Neither rain, nor sleet keeps GTPases from appointed rounds

Depending upon their individual functions, freshly manufactured proteins are transported to different destinations as they exit the ribosome. Some stay in the cell; some, such as insulin and other hormones, leave the cell; others must make their way into a cell organelle called the endoplasmic reticulum (ER), where they may end their journey or continue on toward a role in one of the eukaryotic cell’s several other membranes.

Like postal workers at different checkpoints along a delivery route, SRP 54, SR alpha and SR beta work together to ensure delivery to the proper “address” of proteins destined to be exported out of the cell or to do jobs in the cell’s membrane. This address is a channel, located in the ER, through which the proteins travel. Cells to be exported out of the cell are further processed and packed into membrane vesicles that eventually fuse with the cell membrane to release the protein outside the cell. Proteins with jobs to do in the membrane itself enter the channel, and from there are inserted into the membrane — probably through a side opening in the channel, Schwartz and Blobel hypothesize.

Blobel’s Nobel research showed that exported and membrane proteins come out of the ribosome tagged with a characteristic signal peptide (the ZIP Code) comprising the first 20 to 30 amino acids in the chain. As this signal peptide emerges from the ribosome at the head of the nascent chain, SRP 54 recognizes and binds to it. Once this is accomplished, SRP 54, now bound to the ribosome, must somehow find the membrane channel and deposit the nascent protein it has collected. This is done with the aid of the SRP receptor: SR beta anchors the subunit in the membrane; SR alpha signals the channel’s location to SRP.

Alpha-beta soup

Schwartz’s research primarily focuses on SR beta, the anchoring subunit of the SRP receptor. Using X-ray crystallography, he set out to understand how SR beta interacts with SR alpha.

Characterized by two separate domains — SRX and NG — at its opposite ends, SR alpha (signaling subunit of the SRP receptor) serves as the middleman between SRP 54 and SR beta. Along with SR beta, Schwartz crystallized the SRX domain, located at SR alpha’s tail end; this is the domain that binds SR beta. The NG domain, localized at SR alpha’s front end, interacts with the SRP 54-ribosome complex, guiding it to the membrane channel.

“The NG domain is like a flag SR alpha waves around, signaling SRP 54 with the location of the channel,” says Schwartz. It is not yet known whether the SRP receptor first anchors to the membrane, and waves its “flag” from this stationary position; or conversely, waves the flag from a free-floating position in the cell, inducing the SRP 54-ribosome complex to follow it to the membrane channel.

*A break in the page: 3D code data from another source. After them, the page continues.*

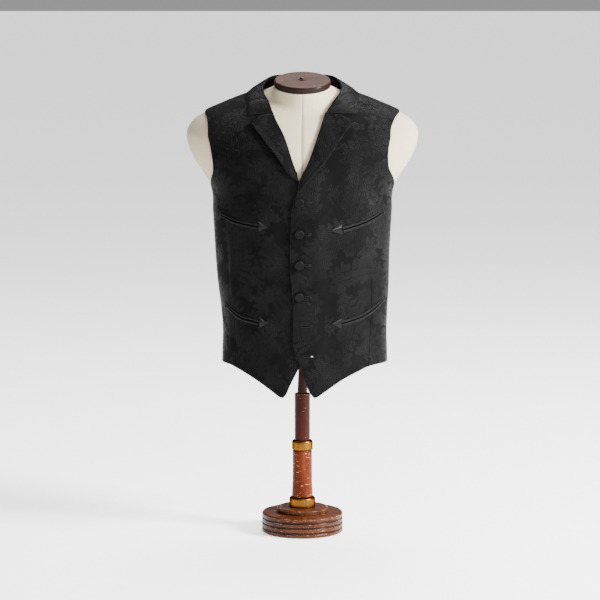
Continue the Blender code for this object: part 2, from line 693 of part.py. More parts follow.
def make_pocket(pocket, rows=10):
    satin = material("satin", SATIN)
    side, flip = pocket.side, pocket.side < 0
    above = CLOTH + LAID_GAP
    mouth, s = bend(pocket, rows)
    across = square_to(mouth)
    half = WELT_TALL / 2 * (1 - WELT_NARROWING * step(0.55, 1, s))
    for name, sign in (("welt_upper", 1), ("welt_lower", -1)):
        middle = mouth + across * (sign * (half + WELT_SLIT / 2))[:, None]
        cloth_wall(
            f"pocket_{pocket.name}_{name}", strip_grid(side, middle, half, above), WELT_CLOTH, 1, satin, not flip
        )
    back = np.array((pocket.inner_out - ARROW_START, pocket.inner_z))
    tip = np.array((pocket.tip_out, pocket.tip_z))
    middle = [back + (tip - back) * k for k in np.linspace(0, 1, 5)]
    half = ARROW_BASE / 2 * np.linspace(1, 0.06, 5)
    cloth_wall(
        f"pocket_{pocket.name}_arrowhead", strip_grid(side, middle, half, above), ARROW_CLOTH, 1, satin, not flip
    )
    slope = (mouth[-1] - mouth[-2]) / np.linalg.norm(mouth[-1] - mouth[-2])
    centre = mouth[-1] + slope * (TACK_WIDE / 2 + TACK_AWAY)
    middle = [centre + across[-1] * k for k in np.linspace(-TACK_TALL / 2, TACK_TALL / 2, 5)]
    half = np.array((0.5, 0.9, 1, 0.9, 0.5)) * TACK_WIDE / 2
    cloth_wall(
        f"pocket_{pocket.name}_tack", strip_grid(side, middle, half, above), ARROW_CLOTH, 1, satin, not flip
    )


def turned(name, profile, look, steps=TURN_STEPS, frame=None):
    """Spins a profile of (radius, height) points, bottom to top, about its own axis."""
    mesh = bpy.data.meshes.new(name)
    shape = bmesh.new()
    line = [shape.verts.new((r * MM, 0, z * MM)) for r, z in profile]
    for low, high in zip(line, line[1:]):
        shape.edges.new((low, high))
    bmesh.ops.spin(
        shape, geom=shape.verts[:] + shape.edges[:], axis=(0, 0, 1), cent=(0, 0, 0),
        steps=steps, angle=math.tau, use_merge=True,
    )
    bmesh.ops.remove_doubles(shape, verts=shape.verts, dist=1e-6)
    bmesh.ops.recalc_face_normals(shape, faces=shape.faces)
    shape.to_mesh(mesh)
    shape.free()
    mesh.shade_smooth()
    mesh.set_sharp_from_angle(angle=math.radians(35))
    made = add_object(name, mesh, look)
    if frame is not None:
        made.matrix_world = frame
    return made


def front_frame(side, out, z, above):
    """Matrix of a frame on a front: X across, Y up along the cloth, Z out of it."""
    across, up, away = front_axes(side, out, z)
    up = away.cross(across)
    spot = Vector(front_at(side, out, z, above) * MM)
    turn = Matrix((across, up, away)).transposed().to_4x4()
    return Matrix.Translation(spot) @ turn


def make_buttons():
    look = material("damask", DAMASK)
    for number, row in enumerate(BUTTONS, 1):
        if row.fastened:
            # the shank passes the left front and stops just over the right one
            depth = panel_rise(1, row.out, row.z) - panel_rise(-1, -row.out, row.z) - CLOTH
            above, tall = CLOTH + SEAM_GAP, BUTTON_TALL
            shank = -(float(depth) + CLOTH)
            frame = front_frame(1, row.out, row.z, above)
            profile = ((0, shank), (SHANK_RADIUS, shank), (SHANK_RADIUS, 0), (BUTTON_RADIUS - 1.2, 0))
        else:
            above, tall = CLOTH + SEAM_GAP, HIDDEN_BUTTON_TALL
            frame = front_frame(-1, row.out, row.z, above)
            profile = ((0, 0), (BUTTON_RADIUS - 1.2, 0))
        radius = BUTTON_RADIUS
        profile += (
            (radius - 0.2, tall * 0.22), (radius, tall * 0.42), (radius - 0.9, tall * 0.72),
            (radius * 0.62, tall * 0.93), (0, tall),
        )
        turned(f"button_{number}", profile, look, 16, frame)


def cut_buttonholes(panel):
    """Cuts the six slits through the left front."""
    shape = bmesh.new()
    depth = 6.0
    for row in BUTTONS:
        middle, half = (row.hole_start + row.hole_end) / 2, (row.hole_end - row.hole_start) / 2
        frame = front_frame(1, middle, row.z, CLOTH / 2)
        ring = []
        for sign in (1, -1):
            for k in range(5):
                turn = math.radians(-90 + 45 * k)
                x = sign * (half - HOLE_HALF + HOLE_HALF * math.cos(turn))
                ring.append((x, sign * HOLE_HALF * math.sin(turn)))
        low = [shape.verts.new(frame @ Vector((x * MM, y * MM, -depth * MM))) for x, y in ring]
        high = [shape.verts.new(frame @ Vector((x * MM, y * MM, depth * MM))) for x, y in ring]
        shape.faces.new(low[::-1])
        shape.faces.new(high)
        for k in range(len(ring)):
            after = (k + 1) % len(ring)
            shape.faces.new((low[k], low[after], high[after], high[k]))
    bmesh.ops.recalc_face_normals(shape, faces=shape.faces)
    mesh = bpy.data.meshes.new("buttonhole_cutter")
    shape.to_mesh(mesh)
    shape.free()
    cutter = bpy.data.objects.new("buttonhole_cutter", mesh)
    bpy.context.scene.collection.objects.link(cutter)
    cutter.hide_render = True
    cutter.display_type = "WIRE"
    cut = panel.modifiers.new("buttonholes", "BOOLEAN")
    cut.object = cutter


def make_form(columns=36):
    """The padded torso: rings up the sections, rounded below and closed at the neck."""
    phi = np.linspace(-180, 180, columns, endpoint=False)
    round_off = 10.0
    rings = []
    for angle in (0, 30, 60):
        turn = math.radians(angle)
        ring = torso(phi, FORM_BOTTOM + round_off, 0)
        ring[:, :2] *= 1 - (1 - math.sin(turn)) * round_off / ring[:, :2].max()
        ring[:, 2] = FORM_BOTTOM + round_off * (1 - math.cos(turn))
        rings.append(ring)
    stations = np.concatenate([
        np.linspace(FORM_BOTTOM + round_off, 722, 10)[:-1],
        np.linspace(722, 1050, 17)[:-1],
        np.linspace(1050, 1075, 4),
    ])
    rings += [torso(phi, station, 0) for station in stations]
    shape = bmesh.new()
    loops = [[shape.verts.new(Vector(p) * MM) for p in ring] for ring in rings]
    for low, high in zip(loops, loops[1:]):
        for k in range(columns):
            after = (k + 1) % columns
            shape.faces.new((low[k], low[after], high[after], high[k]))
    shape.faces.new(loops[0][::-1])
    shape.faces.new(loops[-1])
    mesh = bpy.data.meshes.new("form_torso")
    shape.to_mesh(mesh)
    shape.free()
    mesh.shade_smooth()
    mesh.set_sharp_from_angle(angle=math.radians(50))
    add_object("form_torso", mesh, material("linen", LINEN))


def make_neck():
    frame = Matrix.Translation(Vector(NECK_TOP) * MM) @ Matrix.Rotation(NECK_TILT, 4, "X")
    turned("neck_cap", NECK_CAP, material("cap_wood", CAP_WOOD), TURN_STEPS, frame)
    turned("neck_bolt", NECK_BOLT, material("dark_wood", DARK_WOOD), 16, frame)


def make_stand():
    red, dark, brass = (
        material("red_wood", RED_WOOD), material("dark_wood", DARK_WOOD), material("brass", BRASS)
    )
    turned("stand_base", STAND_BASE, dark)
    turned("stand_disc", STAND_DISC, dark)
    turned("lower_ferrule", LOWER_FERRULE, brass, 32)
    turned("lower_post", LOWER_POST, red, 32)
    turned("upper_ferrule", UPPER_FERRULE, brass, 32)
    turned("middle_post", MIDDLE_POST, red, 32)
    turned("upper_post", UPPER_POST, dark, 24)


def main():
    clear_scene()
    make_form()
    make_neck()
    make_stand()
    make_fronts()
    make_backs()
    make_lapels()
    make_collar()
    for pocket in POCKETS:
        make_pocket(pocket)
    make_buttons()


main()
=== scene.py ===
"""Cloth, thread, wood and brass of a black damask waistcoat on a dress form.

Sizes are in millimetres and turned into metres where a mesh is made. The waistcoat's front faces -Y,
and left and right are the wearer's.
"""

import math
from collections import namedtuple

import bmesh
import bpy
import numpy as np
from mathutils import Matrix, Vector


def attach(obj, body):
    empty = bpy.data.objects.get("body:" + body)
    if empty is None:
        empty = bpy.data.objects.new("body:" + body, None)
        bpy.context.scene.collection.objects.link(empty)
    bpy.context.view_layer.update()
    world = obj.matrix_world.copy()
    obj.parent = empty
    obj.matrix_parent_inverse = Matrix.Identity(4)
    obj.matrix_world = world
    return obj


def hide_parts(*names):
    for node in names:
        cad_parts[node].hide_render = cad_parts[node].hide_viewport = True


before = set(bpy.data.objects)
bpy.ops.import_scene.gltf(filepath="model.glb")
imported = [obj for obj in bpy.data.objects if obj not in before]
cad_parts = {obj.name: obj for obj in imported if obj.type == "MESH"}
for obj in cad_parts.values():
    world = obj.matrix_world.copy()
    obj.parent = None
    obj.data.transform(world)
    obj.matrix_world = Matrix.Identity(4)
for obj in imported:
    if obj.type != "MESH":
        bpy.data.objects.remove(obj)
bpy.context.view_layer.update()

MM = 0.001
BODY = "root"
HAND = {1: "left", -1: "right"}
SEAM_GAP = 0.3
CLOTH, LAPEL_CLOTH, COLLAR_CLOTH = 1.8, 1.6, 2.0
SIDE_SEAM, SHOULDER_SEAM = 6.0, 8.0
UNDERARM = 722.0
FORM_BOTTOM, FORM_TOP = 400.0, 1075.0
FORM_ROUND = 10.0  # how far the form's lower edge is rounded off
FORM_COLUMN = 8.2  # width of one column of the form's cover, laid flat
SHOULDER_START, SHOULDER_FULL = 850.0, 905.0
HEM_FADE = 0.24
BACK_NECK_SHARE = 0.5
UNDERARM_SHARE = 0.6
ROW = 0.4 / 18  # share of one of the solid's rows above the underarm
BREAK_SHARE = {1: UNDERARM_SHARE + 2 * ROW, -1: UNDERARM_SHARE + 4 * ROW}
GORGE_ROW_SHARE = UNDERARM_SHARE + 14 * ROW
NECK_POINT, SHOULDER_TIP = 84.0, 202.0
SIDE_HEM, BACK_HEM = 368.5, 366.0


def table(kind, *rows):
    """Rows that are all of one kind."""
    return tuple(kind(*row) for row in rows)


# The form's rings, as the solid has them
Section = namedtuple("Section", "station z_front z_side z_back middle half_width front back square ease")
SECTIONS = table(
    Section,
    (300, 300, 300, 300, 0, 168, 101, 92, 2.22, 9),
    (366, 366, 366, 366, 0, 166, 99, 90, 2.22, 8),
    (400, 400, 400, 400, 0, 165, 98, 90, 2.22, 8),
    (435, 435, 435, 435, 0, 165, 100, 90, 2.25, 7),
    (480, 480, 480, 480, 0, 168, 103, 91, 2.25, 6),
    (540, 540, 540, 540, 0, 173, 108, 95, 2.25, 6),
    (610, 610, 610, 610, 0, 177, 113, 102, 2.28, 5.5),
    (690, 690, 690, 690, 0, 182, 115, 109, 2.30, 5),
    (738, 740, 736, 740, 1, 186, 113, 112, 2.32, 4.5),
    (775, 778, 772, 782, 2, 209, 109, 113, 2.35, 4),
    (812, 806, 808, 815, 3, 231, 104, 112, 2.35, 3.5),
    (842, 826, 838, 842, 4, 242, 98, 109, 2.32, 3),
    (866, 842, 861, 860, 5, 242, 93, 106, 2.30, 2.5),
    (888, 855, 880, 875, 6, 230, 87, 102, 2.25, 1.8),
    (915, 867, 895, 890, 6, 207, 80, 96, 2.20, 1.6),
    (958, 879, 913, 910, 6, 165, 72, 88, 2.15, 1.7),
    (1000, 888, 927.5, 926, 5, 125, 65, 79, 2.10, 2.0),
    (1033, 895, 935.5, 939, 3, 93, 61, 70, 2.05, 2.1),
    (1050, 902, 940, 948, 1, 77, 59, 62, 2.00, 1.9),
    (1063, 913, 944.5, 956, -3, 66, 59, 55, 2.00, 1.2),
    (1075, 938.4, 952.1, 965.8, -8.4, 58, 64.9, 48.1, 2.00, 1.2),
)

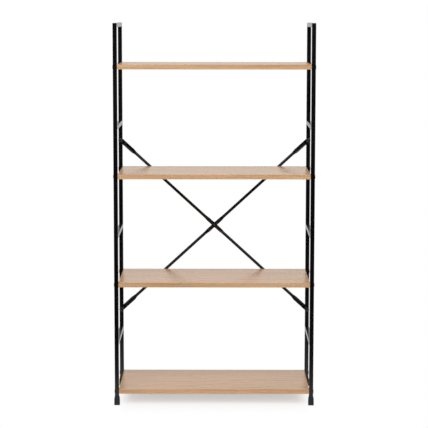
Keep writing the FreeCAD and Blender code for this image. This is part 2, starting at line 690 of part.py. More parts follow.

Once the SRP 54-ribosome complex has been signaled by the SRP receptor, with all three molecular switches in the “on” position, a “molecular handshake” occurs between the SRP 54-ribosome complex and the membrane channel. Through a process currently poorly understood, the “ZIP Code” signal peptide is detached from the SRP 54-ribosome complex, and the protein inserted into the channel. Finally, all three GTPases revert to their “off” positions.

What’s next for the researchers? “Now that we understand what SR beta is doing in the cell,” Blobel says, “the question becomes: Why is there regulated assembly of the heterodimeric SRP receptor?” Schwartz adds that he is particularly interested in investigating why the complex, regulated assembly of the heterodimer occurs only in eukaryotes, not in simpler organisms such as bacteria.

This research was funded by the Howard Hughes Medical Institute.